Une telle demande revient à faire échec à l’ensemble de la procédure interne, alors que l’auteur a pu bénéficier du droit énoncé à l’article 14, § 5 du Pacte, dont il se prévaut devant Votre Comité. L’auteur cherche manifestement à créer un procès «politique» devant Votre Comité, ce qui ne peut être admis.

Les considérations développées dans ses «commentaires», notamment dans la partie relative aux faits, sont particulièrement révélatrices de cette intention, il en va ainsi de l’affirmation contenue aux pages 10 et 11 des «commentaires» de l’auteur qui allègue, de manière aussi fausse que grossière, que «d’une manière générale, depuis 2012. le Sénégal connaît une grave régression de l’Etat de droit et un recul des acquis démocratiques qui se caractérisent en outre par des interdictions systématiques de manifestations, des emprisonnements de responsables politiques ou de journalistes, des harcèlements de lanceurs d’alerte, des élections législatives entachées de graves fautes» (sic).

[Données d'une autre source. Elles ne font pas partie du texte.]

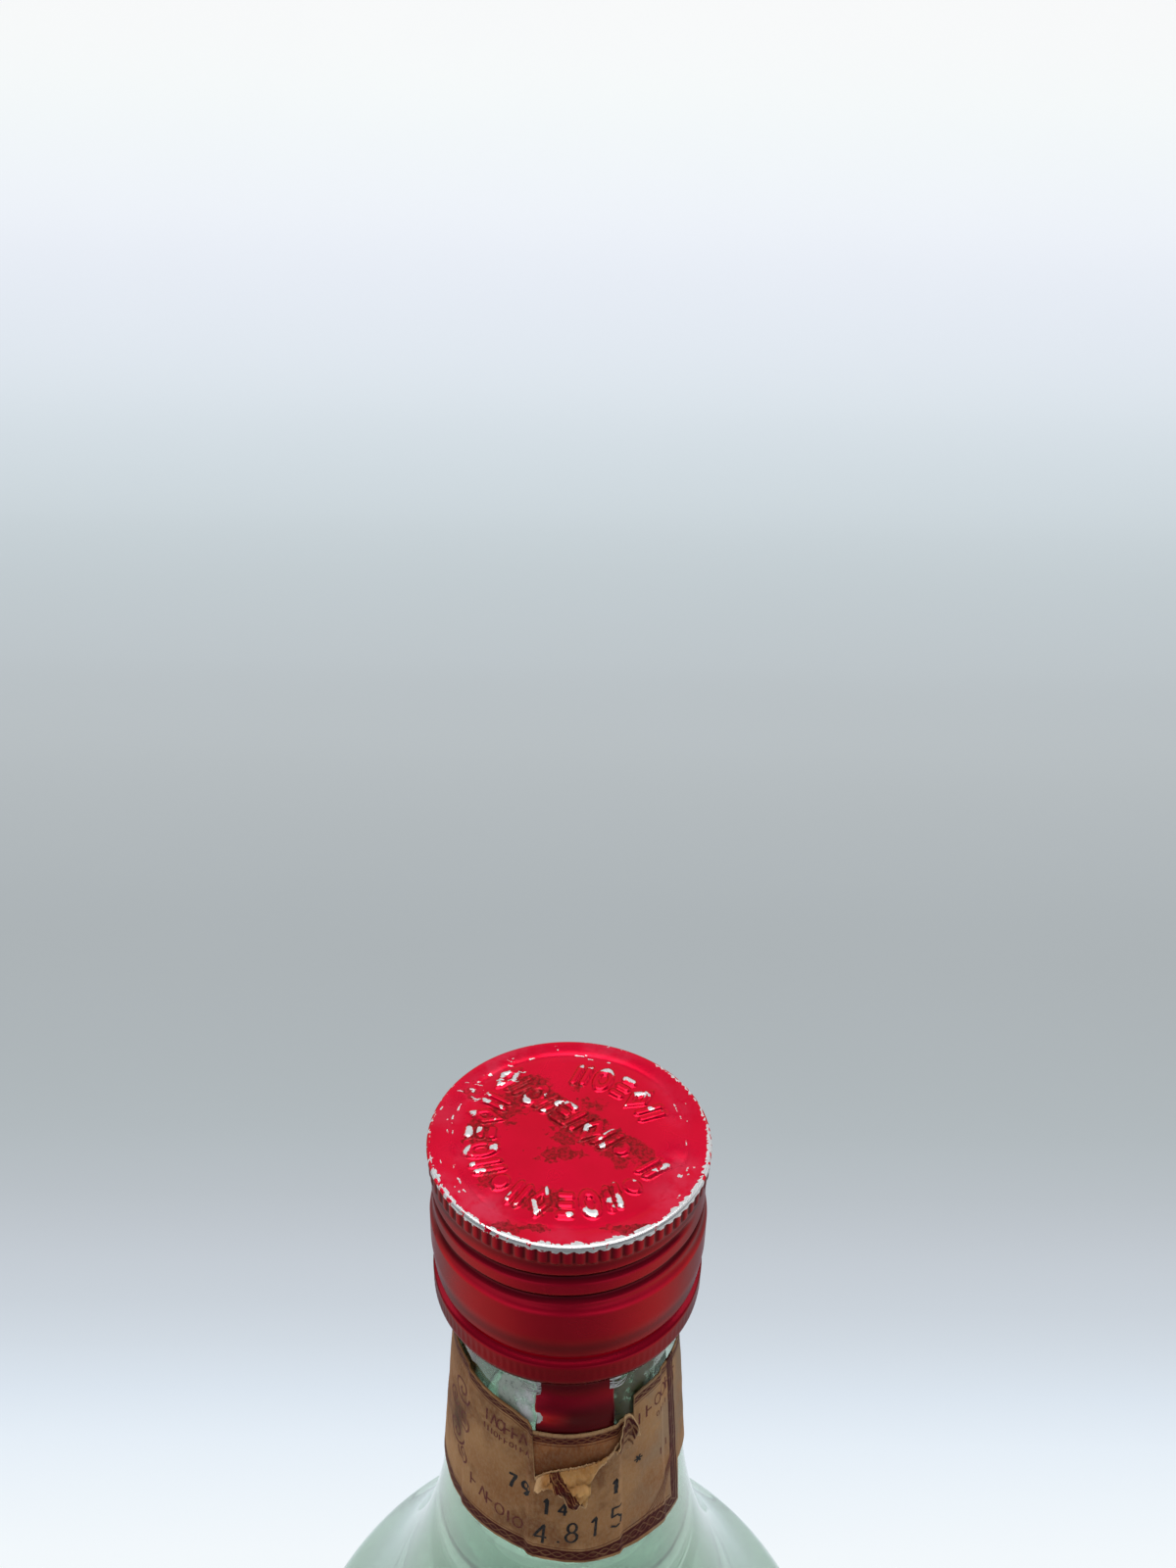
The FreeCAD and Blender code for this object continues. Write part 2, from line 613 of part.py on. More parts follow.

Il convient de rappeler qu’une procédure de communication individuelle présentée devant Votre Comité n’est pas une tribune politique.
Il s’agit d’une procédure judiciaire ou quasi-judiciaire où ii est débattu de la violation d’un droit consacré par le Pacte, en l’occurrence le droit de faire examiner la déclaration de culpabilité et la condamnation par une juridiction supérieure.
Il ressort de tout ce qui précède que celui-ci n’a pas été violé à l’égard de M. Karim Wade.

PAR CES MOTIFS,
La République du Sénégal vous prie de :
– lui allouer le bénéfice, de ses précédentes observations sur la recevabilité et sur le fond,
– déclarer la communication de M. Karim Wade irrecevable ou, à tout le moins, non fondée,
– rejeter tout autre chef de demande présenté par M. Karim WADE.